=== Dataset extract ===
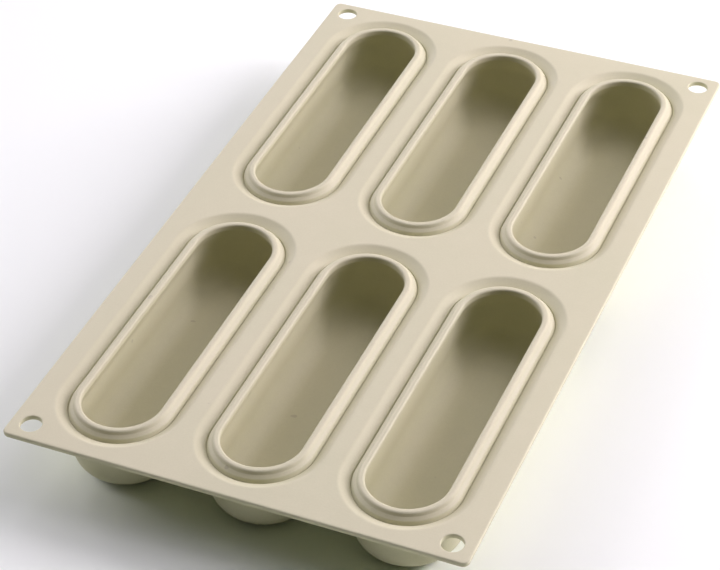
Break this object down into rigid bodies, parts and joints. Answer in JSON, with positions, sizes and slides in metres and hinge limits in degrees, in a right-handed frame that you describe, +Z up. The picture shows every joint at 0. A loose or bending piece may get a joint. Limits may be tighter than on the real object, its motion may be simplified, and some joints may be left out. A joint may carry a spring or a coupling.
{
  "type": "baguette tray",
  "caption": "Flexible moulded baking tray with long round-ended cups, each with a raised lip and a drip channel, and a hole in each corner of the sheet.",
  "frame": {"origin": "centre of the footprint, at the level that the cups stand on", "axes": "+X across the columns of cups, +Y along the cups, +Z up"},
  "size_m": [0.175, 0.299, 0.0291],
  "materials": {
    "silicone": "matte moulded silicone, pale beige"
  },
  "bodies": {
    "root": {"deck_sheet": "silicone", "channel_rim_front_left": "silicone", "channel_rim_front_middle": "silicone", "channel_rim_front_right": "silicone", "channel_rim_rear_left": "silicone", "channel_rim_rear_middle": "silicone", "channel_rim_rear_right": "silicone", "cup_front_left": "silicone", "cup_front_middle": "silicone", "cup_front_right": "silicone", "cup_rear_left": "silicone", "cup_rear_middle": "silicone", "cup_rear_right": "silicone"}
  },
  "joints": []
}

=== Aim of the task ===
Look for "joints" and pull out every line that has it.

=== Final answer ===
Break this object down into rigid bodies, parts and joints. Answer in JSON, with positions, sizes and slides in metres and hinge limits in degrees, in a right-handed frame that you describe, +Z up. The picture shows every joint at 0. A loose or bending piece may get a joint. Limits may be tighter than on the real object, its motion may be simplified, and some joints may be left out. A joint may carry a spring or a coupling.
  "joints": []